> [DATA SHOWN]
.....

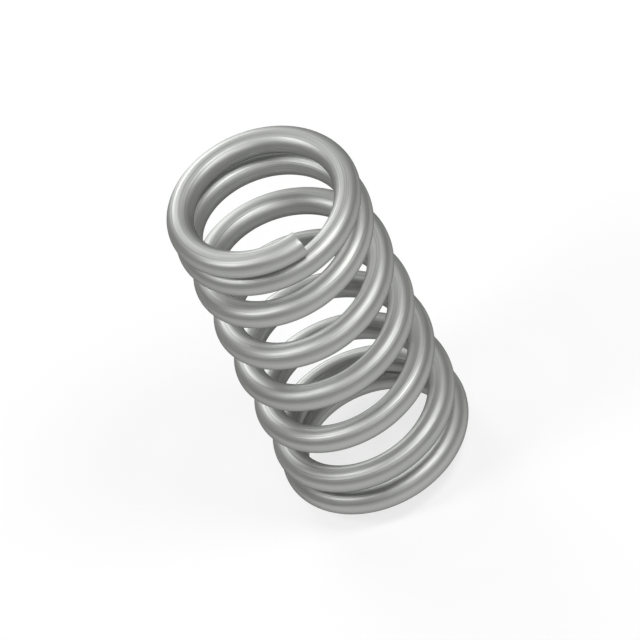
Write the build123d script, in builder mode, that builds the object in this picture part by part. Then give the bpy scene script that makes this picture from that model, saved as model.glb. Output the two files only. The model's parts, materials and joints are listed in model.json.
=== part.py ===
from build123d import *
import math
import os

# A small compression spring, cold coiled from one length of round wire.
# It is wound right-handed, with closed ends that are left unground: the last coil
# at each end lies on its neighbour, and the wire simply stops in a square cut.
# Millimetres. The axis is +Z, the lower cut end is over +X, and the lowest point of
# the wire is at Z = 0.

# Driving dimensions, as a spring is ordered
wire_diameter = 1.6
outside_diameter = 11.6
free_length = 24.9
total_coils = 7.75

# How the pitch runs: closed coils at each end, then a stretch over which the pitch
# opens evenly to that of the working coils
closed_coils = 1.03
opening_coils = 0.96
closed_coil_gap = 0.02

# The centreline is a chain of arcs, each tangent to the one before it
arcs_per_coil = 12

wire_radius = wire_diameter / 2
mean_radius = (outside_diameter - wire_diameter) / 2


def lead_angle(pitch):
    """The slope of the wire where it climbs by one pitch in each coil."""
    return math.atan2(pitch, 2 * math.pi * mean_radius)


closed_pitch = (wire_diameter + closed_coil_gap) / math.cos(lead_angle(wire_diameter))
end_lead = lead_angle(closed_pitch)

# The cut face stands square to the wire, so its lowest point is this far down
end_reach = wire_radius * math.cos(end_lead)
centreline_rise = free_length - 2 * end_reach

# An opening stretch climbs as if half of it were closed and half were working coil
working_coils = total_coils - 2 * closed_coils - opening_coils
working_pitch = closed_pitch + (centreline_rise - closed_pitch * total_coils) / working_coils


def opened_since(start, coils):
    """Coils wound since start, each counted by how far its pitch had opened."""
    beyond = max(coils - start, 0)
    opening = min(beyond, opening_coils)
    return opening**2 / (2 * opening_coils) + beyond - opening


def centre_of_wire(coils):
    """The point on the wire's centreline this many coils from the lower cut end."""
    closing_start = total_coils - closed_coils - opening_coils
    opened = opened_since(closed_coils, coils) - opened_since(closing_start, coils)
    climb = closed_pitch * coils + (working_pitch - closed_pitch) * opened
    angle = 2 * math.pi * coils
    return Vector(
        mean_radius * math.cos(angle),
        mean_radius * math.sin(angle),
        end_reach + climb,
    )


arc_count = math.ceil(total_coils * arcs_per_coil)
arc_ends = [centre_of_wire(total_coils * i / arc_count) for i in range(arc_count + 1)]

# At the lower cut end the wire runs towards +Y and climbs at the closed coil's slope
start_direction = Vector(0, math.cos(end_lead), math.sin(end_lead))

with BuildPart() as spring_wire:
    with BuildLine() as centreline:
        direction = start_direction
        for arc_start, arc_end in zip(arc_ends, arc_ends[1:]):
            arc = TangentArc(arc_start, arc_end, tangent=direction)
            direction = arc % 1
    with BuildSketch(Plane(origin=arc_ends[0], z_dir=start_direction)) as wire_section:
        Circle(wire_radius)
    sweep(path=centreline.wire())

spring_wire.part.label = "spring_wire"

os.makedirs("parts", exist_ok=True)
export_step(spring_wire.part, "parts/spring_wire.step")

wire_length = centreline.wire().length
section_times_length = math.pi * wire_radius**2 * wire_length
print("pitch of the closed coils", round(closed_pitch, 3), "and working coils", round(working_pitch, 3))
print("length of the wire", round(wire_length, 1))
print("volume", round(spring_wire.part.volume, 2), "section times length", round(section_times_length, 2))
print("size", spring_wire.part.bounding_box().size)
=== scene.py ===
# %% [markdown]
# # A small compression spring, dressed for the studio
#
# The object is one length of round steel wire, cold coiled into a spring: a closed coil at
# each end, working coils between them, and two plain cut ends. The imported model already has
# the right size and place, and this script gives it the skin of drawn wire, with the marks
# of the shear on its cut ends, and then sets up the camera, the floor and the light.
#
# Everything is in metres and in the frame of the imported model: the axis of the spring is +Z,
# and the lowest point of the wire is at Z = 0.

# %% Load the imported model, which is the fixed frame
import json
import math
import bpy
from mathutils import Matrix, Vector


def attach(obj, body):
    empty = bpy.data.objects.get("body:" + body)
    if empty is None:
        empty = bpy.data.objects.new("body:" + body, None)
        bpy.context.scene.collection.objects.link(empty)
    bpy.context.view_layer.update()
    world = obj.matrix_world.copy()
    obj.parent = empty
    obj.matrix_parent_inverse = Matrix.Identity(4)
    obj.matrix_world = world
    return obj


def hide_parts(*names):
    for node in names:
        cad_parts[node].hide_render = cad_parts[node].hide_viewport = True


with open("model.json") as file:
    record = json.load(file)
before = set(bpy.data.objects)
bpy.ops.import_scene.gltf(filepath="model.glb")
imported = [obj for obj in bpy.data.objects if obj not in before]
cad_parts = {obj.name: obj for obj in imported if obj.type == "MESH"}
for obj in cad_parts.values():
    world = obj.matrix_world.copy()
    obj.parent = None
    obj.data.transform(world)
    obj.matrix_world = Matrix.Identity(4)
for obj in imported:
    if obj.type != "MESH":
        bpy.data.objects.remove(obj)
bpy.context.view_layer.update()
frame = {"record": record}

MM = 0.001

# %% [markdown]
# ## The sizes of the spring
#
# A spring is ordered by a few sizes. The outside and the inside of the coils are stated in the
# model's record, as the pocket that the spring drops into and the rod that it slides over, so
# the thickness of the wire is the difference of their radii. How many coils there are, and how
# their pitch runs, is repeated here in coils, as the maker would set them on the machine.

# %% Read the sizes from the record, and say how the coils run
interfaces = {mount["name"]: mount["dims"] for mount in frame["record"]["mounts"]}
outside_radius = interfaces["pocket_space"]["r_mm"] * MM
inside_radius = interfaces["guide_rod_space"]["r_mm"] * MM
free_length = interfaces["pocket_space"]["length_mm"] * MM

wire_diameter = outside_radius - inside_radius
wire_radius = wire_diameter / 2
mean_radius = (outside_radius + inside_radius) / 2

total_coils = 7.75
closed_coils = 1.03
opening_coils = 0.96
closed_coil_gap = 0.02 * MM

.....

> [TASK PROMPT] Repeat the preceding lines exactly, please, every one of them.

> [EXPECTED ANSWER]
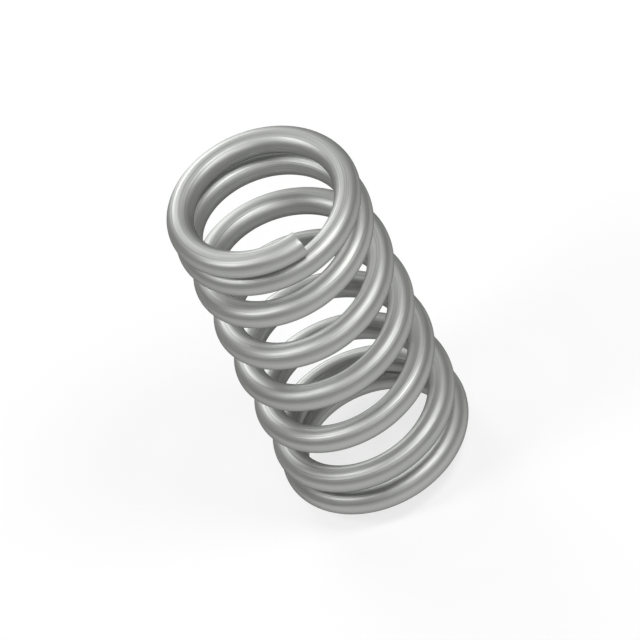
Write the build123d script, in builder mode, that builds the object in this picture part by part. Then give the bpy scene script that makes this picture from that model, saved as model.glb. Output the two files only. The model's parts, materials and joints are listed in model.json.
=== part.py ===
from build123d import *
import math
import os

# A small compression spring, cold coiled from one length of round wire.
# It is wound right-handed, with closed ends that are left unground: the last coil
# at each end lies on its neighbour, and the wire simply stops in a square cut.
# Millimetres. The axis is +Z, the lower cut end is over +X, and the lowest point of
# the wire is at Z = 0.

# Driving dimensions, as a spring is ordered
wire_diameter = 1.6
outside_diameter = 11.6
free_length = 24.9
total_coils = 7.75

# How the pitch runs: closed coils at each end, then a stretch over which the pitch
# opens evenly to that of the working coils
closed_coils = 1.03
opening_coils = 0.96
closed_coil_gap = 0.02

# The centreline is a chain of arcs, each tangent to the one before it
arcs_per_coil = 12

wire_radius = wire_diameter / 2
mean_radius = (outside_diameter - wire_diameter) / 2


def lead_angle(pitch):
    """The slope of the wire where it climbs by one pitch in each coil."""
    return math.atan2(pitch, 2 * math.pi * mean_radius)


closed_pitch = (wire_diameter + closed_coil_gap) / math.cos(lead_angle(wire_diameter))
end_lead = lead_angle(closed_pitch)

# The cut face stands square to the wire, so its lowest point is this far down
end_reach = wire_radius * math.cos(end_lead)
centreline_rise = free_length - 2 * end_reach

# An opening stretch climbs as if half of it were closed and half were working coil
working_coils = total_coils - 2 * closed_coils - opening_coils
working_pitch = closed_pitch + (centreline_rise - closed_pitch * total_coils) / working_coils


def opened_since(start, coils):
    """Coils wound since start, each counted by how far its pitch had opened."""
    beyond = max(coils - start, 0)
    opening = min(beyond, opening_coils)
    return opening**2 / (2 * opening_coils) + beyond - opening


def centre_of_wire(coils):
    """The point on the wire's centreline this many coils from the lower cut end."""
    closing_start = total_coils - closed_coils - opening_coils
    opened = opened_since(closed_coils, coils) - opened_since(closing_start, coils)
    climb = closed_pitch * coils + (working_pitch - closed_pitch) * opened
    angle = 2 * math.pi * coils
    return Vector(
        mean_radius * math.cos(angle),
        mean_radius * math.sin(angle),
        end_reach + climb,
    )


arc_count = math.ceil(total_coils * arcs_per_coil)
arc_ends = [centre_of_wire(total_coils * i / arc_count) for i in range(arc_count + 1)]

# At the lower cut end the wire runs towards +Y and climbs at the closed coil's slope
start_direction = Vector(0, math.cos(end_lead), math.sin(end_lead))

with BuildPart() as spring_wire:
    with BuildLine() as centreline:
        direction = start_direction
        for arc_start, arc_end in zip(arc_ends, arc_ends[1:]):
            arc = TangentArc(arc_start, arc_end, tangent=direction)
            direction = arc % 1
    with BuildSketch(Plane(origin=arc_ends[0], z_dir=start_direction)) as wire_section:
        Circle(wire_radius)
    sweep(path=centreline.wire())

spring_wire.part.label = "spring_wire"

os.makedirs("parts", exist_ok=True)
export_step(spring_wire.part, "parts/spring_wire.step")

wire_length = centreline.wire().length
section_times_length = math.pi * wire_radius**2 * wire_length
print("pitch of the closed coils", round(closed_pitch, 3), "and working coils", round(working_pitch, 3))
print("length of the wire", round(wire_length, 1))
print("volume", round(spring_wire.part.volume, 2), "section times length", round(section_times_length, 2))
print("size", spring_wire.part.bounding_box().size)
=== scene.py ===
# %% [markdown]
# # A small compression spring, dressed for the studio
#
# The object is one length of round steel wire, cold coiled into a spring: a closed coil at
# each end, working coils between them, and two plain cut ends. The imported model already has
# the right size and place, and this script gives it the skin of drawn wire, with the marks
# of the shear on its cut ends, and then sets up the camera, the floor and the light.
#
# Everything is in metres and in the frame of the imported model: the axis of the spring is +Z,
# and the lowest point of the wire is at Z = 0.

# %% Load the imported model, which is the fixed frame
import json
import math
import bpy
from mathutils import Matrix, Vector


def attach(obj, body):
    empty = bpy.data.objects.get("body:" + body)
    if empty is None:
        empty = bpy.data.objects.new("body:" + body, None)
        bpy.context.scene.collection.objects.link(empty)
    bpy.context.view_layer.update()
    world = obj.matrix_world.copy()
    obj.parent = empty
    obj.matrix_parent_inverse = Matrix.Identity(4)
    obj.matrix_world = world
    return obj


def hide_parts(*names):
    for node in names:
        cad_parts[node].hide_render = cad_parts[node].hide_viewport = True


with open("model.json") as file:
    record = json.load(file)
before = set(bpy.data.objects)
bpy.ops.import_scene.gltf(filepath="model.glb")
imported = [obj for obj in bpy.data.objects if obj not in before]
cad_parts = {obj.name: obj for obj in imported if obj.type == "MESH"}
for obj in cad_parts.values():
    world = obj.matrix_world.copy()
    obj.parent = None
    obj.data.transform(world)
    obj.matrix_world = Matrix.Identity(4)
for obj in imported:
    if obj.type != "MESH":
        bpy.data.objects.remove(obj)
bpy.context.view_layer.update()
frame = {"record": record}

MM = 0.001

# %% [markdown]
# ## The sizes of the spring
#
# A spring is ordered by a few sizes. The outside and the inside of the coils are stated in the
# model's record, as the pocket that the spring drops into and the rod that it slides over, so
# the thickness of the wire is the difference of their radii. How many coils there are, and how
# their pitch runs, is repeated here in coils, as the maker would set them on the machine.

# %% Read the sizes from the record, and say how the coils run
interfaces = {mount["name"]: mount["dims"] for mount in frame["record"]["mounts"]}
outside_radius = interfaces["pocket_space"]["r_mm"] * MM
inside_radius = interfaces["guide_rod_space"]["r_mm"] * MM
free_length = interfaces["pocket_space"]["length_mm"] * MM

wire_diameter = outside_radius - inside_radius
wire_radius = wire_diameter / 2
mean_radius = (outside_radius + inside_radius) / 2

total_coils = 7.75
closed_coils = 1.03
opening_coils = 0.96
closed_coil_gap = 0.02 * MM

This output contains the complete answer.